▸ Given instruction
Track down the lines that contain "with" and copy them.

▸ Listing

::::

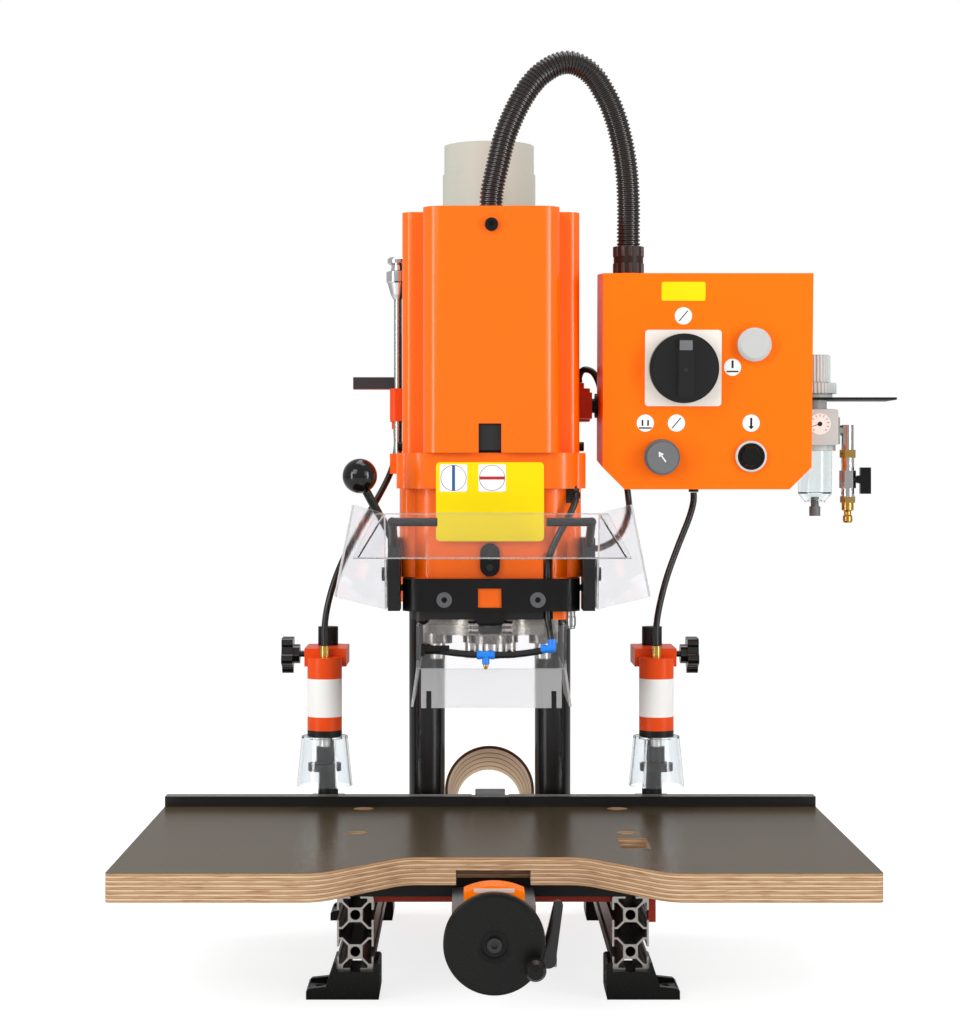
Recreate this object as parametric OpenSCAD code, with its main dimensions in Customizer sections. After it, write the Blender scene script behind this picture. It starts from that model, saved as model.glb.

::::

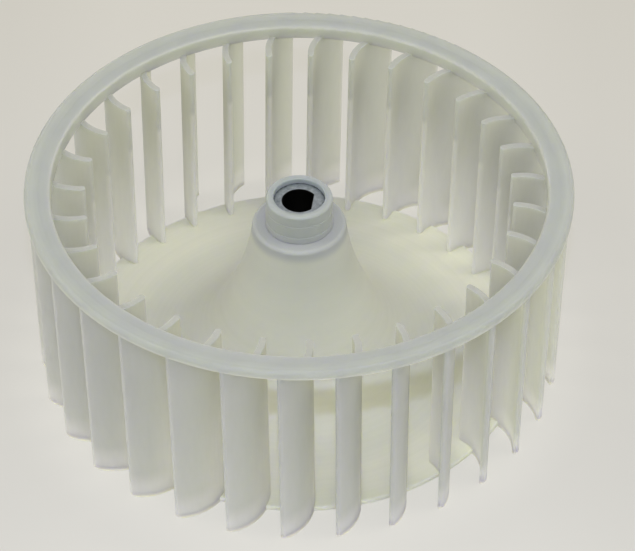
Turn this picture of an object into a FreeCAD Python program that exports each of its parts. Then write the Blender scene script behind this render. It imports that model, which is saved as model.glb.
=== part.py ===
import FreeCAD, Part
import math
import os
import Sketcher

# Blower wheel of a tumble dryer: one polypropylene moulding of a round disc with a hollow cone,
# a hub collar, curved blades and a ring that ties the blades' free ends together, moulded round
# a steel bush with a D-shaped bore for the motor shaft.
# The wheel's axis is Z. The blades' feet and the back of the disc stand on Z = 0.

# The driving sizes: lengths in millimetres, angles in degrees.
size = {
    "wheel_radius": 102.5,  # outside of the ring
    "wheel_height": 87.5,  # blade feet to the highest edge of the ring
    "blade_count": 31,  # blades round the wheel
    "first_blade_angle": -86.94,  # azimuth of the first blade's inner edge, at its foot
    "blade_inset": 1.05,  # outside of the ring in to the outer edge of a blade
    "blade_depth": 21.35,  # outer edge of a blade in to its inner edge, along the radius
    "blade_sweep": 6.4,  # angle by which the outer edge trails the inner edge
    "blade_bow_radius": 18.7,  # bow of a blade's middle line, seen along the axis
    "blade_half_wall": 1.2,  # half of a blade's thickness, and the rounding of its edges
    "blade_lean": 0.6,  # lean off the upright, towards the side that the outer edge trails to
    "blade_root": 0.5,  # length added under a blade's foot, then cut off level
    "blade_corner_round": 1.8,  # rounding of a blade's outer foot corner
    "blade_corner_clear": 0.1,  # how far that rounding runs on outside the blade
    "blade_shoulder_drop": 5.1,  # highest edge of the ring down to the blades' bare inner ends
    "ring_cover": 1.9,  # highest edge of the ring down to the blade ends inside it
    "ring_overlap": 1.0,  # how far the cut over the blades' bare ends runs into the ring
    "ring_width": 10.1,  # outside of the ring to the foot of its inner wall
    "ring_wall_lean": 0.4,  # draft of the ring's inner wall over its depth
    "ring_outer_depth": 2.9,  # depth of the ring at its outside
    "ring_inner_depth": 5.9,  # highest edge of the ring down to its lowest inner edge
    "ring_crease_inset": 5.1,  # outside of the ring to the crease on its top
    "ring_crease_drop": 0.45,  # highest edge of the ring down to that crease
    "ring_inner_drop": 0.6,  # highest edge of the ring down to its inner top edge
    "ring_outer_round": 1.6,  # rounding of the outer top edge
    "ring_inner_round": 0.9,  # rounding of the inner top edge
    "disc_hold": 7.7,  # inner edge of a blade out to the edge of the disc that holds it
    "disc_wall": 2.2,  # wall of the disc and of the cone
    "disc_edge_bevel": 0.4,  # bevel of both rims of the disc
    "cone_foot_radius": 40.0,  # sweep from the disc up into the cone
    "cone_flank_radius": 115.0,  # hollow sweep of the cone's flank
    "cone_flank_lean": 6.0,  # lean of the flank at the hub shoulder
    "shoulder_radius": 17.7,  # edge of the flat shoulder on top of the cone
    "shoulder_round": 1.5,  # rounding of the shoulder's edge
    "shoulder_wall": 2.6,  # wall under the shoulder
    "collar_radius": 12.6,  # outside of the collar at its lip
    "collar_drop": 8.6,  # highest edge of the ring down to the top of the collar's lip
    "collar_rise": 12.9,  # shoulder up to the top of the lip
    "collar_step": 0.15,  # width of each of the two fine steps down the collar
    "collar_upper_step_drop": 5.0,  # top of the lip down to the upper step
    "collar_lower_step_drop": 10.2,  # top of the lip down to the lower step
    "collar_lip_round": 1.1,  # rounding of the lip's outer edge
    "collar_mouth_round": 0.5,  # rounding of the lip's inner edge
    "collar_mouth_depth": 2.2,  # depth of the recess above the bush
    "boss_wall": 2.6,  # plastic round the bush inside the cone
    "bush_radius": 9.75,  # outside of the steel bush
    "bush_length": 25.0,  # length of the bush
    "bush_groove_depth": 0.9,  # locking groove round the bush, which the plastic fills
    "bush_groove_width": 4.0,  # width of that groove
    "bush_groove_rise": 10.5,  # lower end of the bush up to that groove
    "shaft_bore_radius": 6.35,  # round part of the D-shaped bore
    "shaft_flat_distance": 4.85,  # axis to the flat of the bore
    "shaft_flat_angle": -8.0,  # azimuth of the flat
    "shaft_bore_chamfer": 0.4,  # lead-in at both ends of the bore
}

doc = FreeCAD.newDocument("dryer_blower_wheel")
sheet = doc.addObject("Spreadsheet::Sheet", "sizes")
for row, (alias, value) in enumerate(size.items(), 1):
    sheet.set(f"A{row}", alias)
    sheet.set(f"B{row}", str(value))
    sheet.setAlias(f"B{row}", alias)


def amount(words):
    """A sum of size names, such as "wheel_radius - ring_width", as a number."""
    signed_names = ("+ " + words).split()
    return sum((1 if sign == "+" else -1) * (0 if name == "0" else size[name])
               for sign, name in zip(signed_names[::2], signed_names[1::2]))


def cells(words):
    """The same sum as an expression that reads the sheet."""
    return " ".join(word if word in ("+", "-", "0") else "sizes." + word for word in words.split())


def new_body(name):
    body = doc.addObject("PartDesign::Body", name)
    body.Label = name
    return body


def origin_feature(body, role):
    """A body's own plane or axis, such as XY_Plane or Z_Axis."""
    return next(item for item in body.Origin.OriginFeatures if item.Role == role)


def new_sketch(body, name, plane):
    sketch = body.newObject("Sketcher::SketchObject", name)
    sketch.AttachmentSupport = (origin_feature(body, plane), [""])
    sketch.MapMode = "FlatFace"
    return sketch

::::

▸ Worked answer
Recreate this object as parametric OpenSCAD code, with its main dimensions in Customizer sections. After it, write the Blender scene script behind this picture. It starts from that model, saved as model.glb.
# Blower wheel of a tumble dryer: one polypropylene moulding of a round disc with a hollow cone,
# a steel bush with a D-shaped bore for the motor shaft.